Charles Ohlen avec une partie de la délégation du comité de pilotage et des membres de l’organisation de Bourail.

Charles Ohlen avec une partie de la délégation du comité de pilotage et des membres de l’organisation de Bourail.

 

Dans la soirée, les membres du comité de pilotage ont présenté un geste aux coutumiers du district de Ny avant la projection de La Monique : une blessure calédonienne.  « La commune compte de nombreuses personnes affectées par la disparition de proches survenue le 31 juillet 1953 », a indiqué Patrick Robelin, le maire de la commune.

Les descendants des disparus ont ensuite témoigné, à l’image de Louis-José Barbançon qui a lu l'un de ses textes en hommage à son père, embarqué en tant que mécanicien en second à bord de La Monique. La soirée s’est achevée en musique, avec notamment le titre Sheusheu.

Ouvéa

Jeudi, direction les îles où, pour la première fois, les habitants d’Ouvéa ont à leur tour rendu hommage aux disparus. Parmi eux, 34 étaient originaires de l’île. Cette journée placée sous le signe de la transmission, a laissé place à de nombreux temps forts : coutume, dépôt de gerbes et recueillement, témoignages, chants, poèmes et partage, en présence de Mickaël Forrest, membre du gouvernement chargé notamment de la culture. La commémoration s’est achevée par un lancer de fleurs dans à mer.

La foule était nombreuse à Ouvéa pour célébrer les disparus de la Monique.

La foule était nombreuse à Ouvéa pour célébrer les disparus de la Monique.

 

Tiga

La plus petite des Loyauté n’a pas été oubliée. Le comité de pilotage s’y est arrêté pour rencontrer les coutumiers en préfiguration de la cérémonie des 70 ans. Les résidents ont été conviés à prendre part aux événements qui se dérouleront l’année prochaine.

Lifou

L’île de Lifou est celle qui compte le plus de ses ressortissants parmi les disparus. Malgré le temps pluvieux, c’est avec une grande émotion que se sont déroulées les commémorations de la disparition de La Monique samedi 30 juillet. À Xépénéhé, la « première pierre » de la future stèle, matérialisée par des sculptures en bois, a été posée pour perpétuer le souvenir. Les élèves des différentes écoles de l’île ont participé à ce devoir de mémoire en proposant des chants, des poésies et des slams qui ont rythmé la journée. Les participants se sont ensuite rendus au bord de mer pour y lancer des fleurs en souvenir des disparus.

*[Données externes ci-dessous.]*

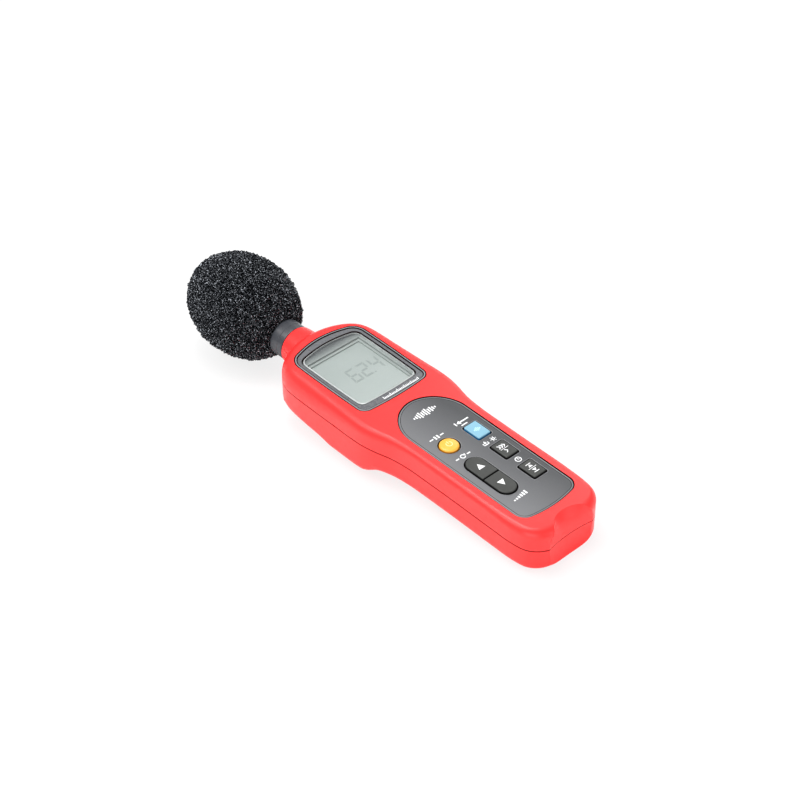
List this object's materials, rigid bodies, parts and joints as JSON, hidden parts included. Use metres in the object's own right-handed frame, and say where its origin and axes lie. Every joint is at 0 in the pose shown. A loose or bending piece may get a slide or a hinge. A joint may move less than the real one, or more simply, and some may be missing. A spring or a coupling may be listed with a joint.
{
  "type": "handheld sound level meter",
  "caption": "Handheld sound level meter: red two-part case, round foam windscreen, framed display, grey key panel with push keys, battery door at the back.",
  "frame": {"origin": "centre of the flat pad at the deepest point of the back, on the middle plane", "axes": "+X to the right seen from the front, +Y towards the microphone, +Z out of the front face"},
  "size_m": [0.0662, 0.2999, 0.059],
  "materials": {
    "red_plastic": "satin gloss moulded plastic",
    "bezel_grey": "satin",
    "panel_grey": "satin printed overlay",
    "window_clear": "clear",
    "yellow_key": "satin silicone-like",
    "blue_key": "satin silicone-like",
    "dark_key": "satin silicone-like",
    "dark_plastic": "satin",
    "foam_black": "open-cell foam",
    "board_green": "solder mask",
    "chip_black": "matte",
    "lcd_glass": "reflective liquid-crystal glass",
    "light_guide": "clear acrylic",
    "zebra_rubber": "matte",
    "trimmer_blue": "gloss",
    "brass": "turned",
    "steel": "bright",
    "contact_plate": "nickel plated",
    "cell_jacket": "printed sleeve",
    "cable_black": "matte"
  },
  "bodies": {
    "case": {"front_case": "red_plastic", "rear_case": "red_plastic", "display_bezel": "bezel_grey", "display_window": "window_clear", "keypad_panel": "panel_grey", "main_board": "board_green", "processor": "chip_black", "lcd_glass": "lcd_glass", "lcd_frame": "bezel_grey", "light_guide": "light_guide", "zebra_strip": "zebra_rubber", "cal_trimmer_body": "trimmer_blue", "mic_collar": "dark_plastic", "mic_tube": "steel", "mic_capsule": "steel", "mic_grille": "steel", "mic_cable": "cable_black", "tripod_bush": "brass", "contact_bridge_front": "contact_plate", "contact_bridge_rear": "contact_plate", "contact_positive": "contact_plate", "contact_negative": "contact_plate", "power_switch": "chip_black", "recall_switch": "chip_black", "fast_slow_switch": "chip_black", "max_min_switch": "chip_black", "level_up_switch": "chip_black", "level_down_switch": "chip_black", "battery_cell_1": "cell_jacket", "battery_spring_1": "steel", "battery_cell_2": "cell_jacket", "battery_spring_2": "steel", "battery_cell_3": "cell_jacket", "battery_spring_3": "steel", "case_screw_1": "steel", "case_screw_2": "steel", "case_screw_3": "steel", "case_screw_4": "steel"},
    "windscreen": {"foam_windscreen": "foam_black"},
    "door": {"battery_door": "red_plastic"},
    "trimmer": {"cal_trimmer_rotor": "brass"},
    "power_button": {"power_key": "yellow_key", "power_plunger": "dark_plastic"},
    "recall_button": {"recall_key": "blue_key", "recall_plunger": "dark_plastic"},
    "fast_slow_button": {"fast_slow_key": "dark_key", "fast_slow_plunger": "dark_plastic"},
    "max_min_button": {"max_min_key": "dark_key", "max_min_plunger": "dark_plastic"},
    "level_up_button": {"level_up_key": "dark_key", "level_up_plunger": "dark_plastic"},
    "level_down_button": {"level_down_key": "dark_key", "level_down_plunger": "dark_plastic"}
  },
  "joints": [
    {"name": "windscreen_pull", "type": "slide", "parent": "case", "child": "windscreen", "axis": [0, 1, 0], "range_m": [0, 0.06]},
    {"name": "battery_door_lift", "type": "slide", "parent": "case", "child": "door", "axis": [0, 0, -1], "range_m": [0, 0.03]},
    {"name": "trimmer_turn", "type": "hinge", "parent": "case", "child": "trimmer", "pos_m": [0.021, -0.014, 0.0247], "axis": [0, 0, 1], "range_deg": [-135, 135]},
    {"name": "power_press", "type": "slide", "parent": "case", "child": "power_button", "axis": [0, 0, -1], "range_m": [0, 0.001], "stiffness_N_per_m": 1500, "springref_m": -0.0002},
    {"name": "recall_press", "type": "slide", "parent": "case", "child": "recall_button", "axis": [0, 0, -1], "range_m": [0, 0.001], "stiffness_N_per_m": 1500, "springref_m": -0.0002},
    {"name": "fast_slow_press", "type": "slide", "parent": "case", "child": "fast_slow_button", "axis": [0, 0, -1], "range_m": [0, 0.001], "stiffness_N_per_m": 1500, "springref_m": -0.0002},
    {"name": "max_min_press", "type": "slide", "parent": "case", "child": "max_min_button", "axis": [0, 0, -1], "range_m": [0, 0.001], "stiffness_N_per_m": 1500, "springref_m": -0.0002},
    {"name": "level_up_press", "type": "slide", "parent": "case", "child": "level_up_button", "axis": [0, 0, -1], "range_m": [0, 0.001], "stiffness_N_per_m": 1500, "springref_m": -0.0002},
    {"name": "level_down_press", "type": "slide", "parent": "case", "child": "level_down_button", "axis": [0, 0, -1], "range_m": [0, 0.001], "stiffness_N_per_m": 1500, "springref_m": -0.0002}
  ]
}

Beaucoup d’émotion aux diverses cérémonies organisées sur l’île de Lifou.

Beaucoup d’émotion aux diverses cérémonies organisées sur l’île de Lifou.

 

Dimanche, fin du voyage à Maré

Depuis 1978, année où une stèle a été érigée à Tadine, les habitants de Maré sont les gardiens de la mémoire des victimes. L’île est le dernier endroit où le caboteur a été vu avant de disparaître mystérieusement cette nuit du 31 juillet 1953.    Une cérémonie y est organisée à chaque date anniversaire depuis 2018. Il était donc évident, pour les organisateurs, que la semaine s’achève le 31 juillet à Maré.

La jeunesse, symbole de la transmission de l’histoire, a été très impliquée dans l’ensemble des manifestations.

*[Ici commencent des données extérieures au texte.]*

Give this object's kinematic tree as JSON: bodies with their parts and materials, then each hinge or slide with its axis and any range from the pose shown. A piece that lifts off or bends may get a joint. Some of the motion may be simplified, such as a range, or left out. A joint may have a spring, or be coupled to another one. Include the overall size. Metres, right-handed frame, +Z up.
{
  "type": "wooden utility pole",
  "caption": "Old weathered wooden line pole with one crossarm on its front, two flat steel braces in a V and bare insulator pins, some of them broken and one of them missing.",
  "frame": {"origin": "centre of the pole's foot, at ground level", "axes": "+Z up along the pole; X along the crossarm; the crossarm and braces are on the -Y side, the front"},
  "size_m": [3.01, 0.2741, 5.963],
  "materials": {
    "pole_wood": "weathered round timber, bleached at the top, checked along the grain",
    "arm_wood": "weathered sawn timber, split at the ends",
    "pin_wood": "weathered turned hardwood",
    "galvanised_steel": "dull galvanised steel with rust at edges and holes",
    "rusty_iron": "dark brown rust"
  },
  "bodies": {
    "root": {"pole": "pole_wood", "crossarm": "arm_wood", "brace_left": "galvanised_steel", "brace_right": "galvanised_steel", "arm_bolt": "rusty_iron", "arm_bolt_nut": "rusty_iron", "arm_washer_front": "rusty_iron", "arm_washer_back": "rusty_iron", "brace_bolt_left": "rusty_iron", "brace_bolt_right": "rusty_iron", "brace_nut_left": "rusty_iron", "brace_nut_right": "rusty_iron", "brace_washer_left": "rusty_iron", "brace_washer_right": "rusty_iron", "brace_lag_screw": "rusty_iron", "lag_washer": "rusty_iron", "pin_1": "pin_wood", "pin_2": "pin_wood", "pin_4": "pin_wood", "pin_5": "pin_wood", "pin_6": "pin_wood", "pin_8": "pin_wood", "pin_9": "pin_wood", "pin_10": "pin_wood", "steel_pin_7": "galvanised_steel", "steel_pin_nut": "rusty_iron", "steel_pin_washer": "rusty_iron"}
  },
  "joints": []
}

La jeunesse, symbole de la transmission de l’histoire, a été très impliquée dans l’ensemble des manifestations.

 

Après une minute de silence autour de la stèle, des élèves de primaire ont chanté la Monique, perpétuant, à l’instar des générations qui les ont précédés, le souvenir de leurs disparus.

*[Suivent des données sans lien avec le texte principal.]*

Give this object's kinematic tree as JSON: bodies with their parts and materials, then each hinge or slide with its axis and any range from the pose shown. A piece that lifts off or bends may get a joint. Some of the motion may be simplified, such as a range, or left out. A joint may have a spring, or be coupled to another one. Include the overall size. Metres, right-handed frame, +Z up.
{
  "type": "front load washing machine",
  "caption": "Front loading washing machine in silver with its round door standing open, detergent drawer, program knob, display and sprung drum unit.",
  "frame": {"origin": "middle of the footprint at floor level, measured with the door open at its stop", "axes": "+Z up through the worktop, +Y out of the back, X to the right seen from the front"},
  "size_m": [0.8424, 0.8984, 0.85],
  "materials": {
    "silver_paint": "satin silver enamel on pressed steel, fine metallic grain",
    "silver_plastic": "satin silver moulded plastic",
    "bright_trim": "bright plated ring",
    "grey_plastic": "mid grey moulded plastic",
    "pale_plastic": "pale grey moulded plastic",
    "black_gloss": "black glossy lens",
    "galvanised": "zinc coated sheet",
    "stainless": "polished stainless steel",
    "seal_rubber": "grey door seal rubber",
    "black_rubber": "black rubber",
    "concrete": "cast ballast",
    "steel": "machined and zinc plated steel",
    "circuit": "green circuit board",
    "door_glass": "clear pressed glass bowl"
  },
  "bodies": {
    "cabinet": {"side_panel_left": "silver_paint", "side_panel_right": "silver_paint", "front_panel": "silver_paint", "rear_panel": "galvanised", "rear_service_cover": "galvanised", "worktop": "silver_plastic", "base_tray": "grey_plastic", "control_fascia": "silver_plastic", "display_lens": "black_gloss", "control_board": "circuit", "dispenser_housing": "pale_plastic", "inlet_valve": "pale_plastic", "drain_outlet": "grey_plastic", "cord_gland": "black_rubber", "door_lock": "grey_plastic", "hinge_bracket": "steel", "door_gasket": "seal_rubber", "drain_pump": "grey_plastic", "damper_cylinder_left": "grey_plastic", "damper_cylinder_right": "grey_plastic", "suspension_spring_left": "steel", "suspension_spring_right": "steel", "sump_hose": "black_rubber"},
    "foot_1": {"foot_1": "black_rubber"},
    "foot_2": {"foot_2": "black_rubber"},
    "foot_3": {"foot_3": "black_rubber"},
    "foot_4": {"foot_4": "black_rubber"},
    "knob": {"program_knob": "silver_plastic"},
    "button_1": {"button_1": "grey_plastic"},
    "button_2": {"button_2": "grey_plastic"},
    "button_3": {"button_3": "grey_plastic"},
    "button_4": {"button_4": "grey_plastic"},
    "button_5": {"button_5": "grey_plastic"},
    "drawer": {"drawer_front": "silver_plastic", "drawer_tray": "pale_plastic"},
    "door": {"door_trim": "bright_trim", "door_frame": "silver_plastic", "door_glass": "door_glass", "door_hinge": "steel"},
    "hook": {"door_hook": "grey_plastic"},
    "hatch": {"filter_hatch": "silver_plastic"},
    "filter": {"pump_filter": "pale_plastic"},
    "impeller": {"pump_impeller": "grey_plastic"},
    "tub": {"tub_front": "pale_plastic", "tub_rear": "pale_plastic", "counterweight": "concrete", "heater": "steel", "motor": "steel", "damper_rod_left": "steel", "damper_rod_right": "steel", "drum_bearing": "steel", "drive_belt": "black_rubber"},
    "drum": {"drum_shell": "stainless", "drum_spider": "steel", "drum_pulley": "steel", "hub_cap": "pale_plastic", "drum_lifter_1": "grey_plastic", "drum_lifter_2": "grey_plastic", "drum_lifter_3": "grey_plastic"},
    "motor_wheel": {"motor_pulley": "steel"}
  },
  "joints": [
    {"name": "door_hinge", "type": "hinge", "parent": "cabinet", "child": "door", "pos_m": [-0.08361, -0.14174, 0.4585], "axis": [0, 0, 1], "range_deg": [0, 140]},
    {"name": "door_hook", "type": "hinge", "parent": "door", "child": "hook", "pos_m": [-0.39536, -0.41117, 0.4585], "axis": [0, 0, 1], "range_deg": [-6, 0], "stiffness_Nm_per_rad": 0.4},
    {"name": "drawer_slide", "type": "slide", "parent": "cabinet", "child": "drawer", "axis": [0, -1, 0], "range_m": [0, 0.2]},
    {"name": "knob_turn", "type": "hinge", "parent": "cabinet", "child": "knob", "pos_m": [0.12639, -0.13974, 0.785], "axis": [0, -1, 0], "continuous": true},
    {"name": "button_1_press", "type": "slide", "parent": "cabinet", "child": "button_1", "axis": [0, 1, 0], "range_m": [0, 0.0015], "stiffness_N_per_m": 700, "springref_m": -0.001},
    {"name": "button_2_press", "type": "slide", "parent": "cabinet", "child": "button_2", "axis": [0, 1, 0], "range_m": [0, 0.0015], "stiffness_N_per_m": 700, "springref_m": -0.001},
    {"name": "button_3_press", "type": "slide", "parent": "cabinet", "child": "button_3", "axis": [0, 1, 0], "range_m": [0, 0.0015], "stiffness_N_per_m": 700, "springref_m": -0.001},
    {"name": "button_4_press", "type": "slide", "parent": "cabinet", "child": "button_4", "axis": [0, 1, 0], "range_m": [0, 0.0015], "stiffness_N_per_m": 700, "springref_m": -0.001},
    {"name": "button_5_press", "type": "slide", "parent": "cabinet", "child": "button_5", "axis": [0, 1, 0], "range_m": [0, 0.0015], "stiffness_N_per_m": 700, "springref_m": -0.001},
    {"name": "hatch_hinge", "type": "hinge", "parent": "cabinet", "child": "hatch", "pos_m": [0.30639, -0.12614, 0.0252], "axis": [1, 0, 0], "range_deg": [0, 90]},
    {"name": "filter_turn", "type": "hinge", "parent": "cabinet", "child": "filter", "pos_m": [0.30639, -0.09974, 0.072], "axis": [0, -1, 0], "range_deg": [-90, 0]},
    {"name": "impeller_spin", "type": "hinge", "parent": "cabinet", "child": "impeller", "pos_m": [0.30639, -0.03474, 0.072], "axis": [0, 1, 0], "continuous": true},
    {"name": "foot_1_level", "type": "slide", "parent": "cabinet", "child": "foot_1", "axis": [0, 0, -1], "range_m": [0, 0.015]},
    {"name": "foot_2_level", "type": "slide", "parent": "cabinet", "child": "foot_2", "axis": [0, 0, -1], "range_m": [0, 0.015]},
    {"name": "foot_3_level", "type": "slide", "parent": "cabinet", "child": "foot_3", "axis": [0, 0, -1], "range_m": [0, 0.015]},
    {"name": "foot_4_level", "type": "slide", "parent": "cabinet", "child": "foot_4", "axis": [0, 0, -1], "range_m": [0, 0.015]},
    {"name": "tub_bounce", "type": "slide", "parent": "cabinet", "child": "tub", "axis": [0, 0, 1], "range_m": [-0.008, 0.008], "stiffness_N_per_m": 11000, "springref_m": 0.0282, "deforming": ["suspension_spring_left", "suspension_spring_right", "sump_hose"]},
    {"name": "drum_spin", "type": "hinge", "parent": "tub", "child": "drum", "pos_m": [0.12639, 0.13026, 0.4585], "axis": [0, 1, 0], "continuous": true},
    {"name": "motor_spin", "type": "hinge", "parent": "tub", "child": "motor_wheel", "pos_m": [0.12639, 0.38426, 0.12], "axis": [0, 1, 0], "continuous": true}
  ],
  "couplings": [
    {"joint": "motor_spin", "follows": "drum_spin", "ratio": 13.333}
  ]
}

La jeunesse, symbole de la transmission de l’histoire a été très impliquée dans l’ensemble des manifestations organisées pour ce 69e anniversaire.

Cette semaine mémorielle qui préfigurait les 70 ans de la disparition, a selon Louis-José Barbançon « atteint et même dépassé ses ambitions ». « On ne s’attendait pas à un tel élan, à une vraie reconnaissance ressentie et exprimée de la part notamment des familles qui ont vraiment adhéré à la démarche ». Le président du comité de pilotage a également évoqué les limites de la manifestation. « Est-ce que tous les ans, on doit convoquer la douleur ? La charge émotionnelle était tellement forte, surtout lors de la soirée au Conservatoire ! »

 La question est posée pour la préparation des commémorations qui se tiendront l’année prochaine. L’heure est donc au bilan et à la réflexion sur la manière de rendre la Monique vivante pour tous les Calédoniens. « On s’est aperçu que la Monique représentait vraiment quelque chose de fort qui fédérait. Maintenant qu’on en a pris conscience, il faudra mettre les moyens pour que cet événement s’inscrive dans le calendrier culturel du pays ».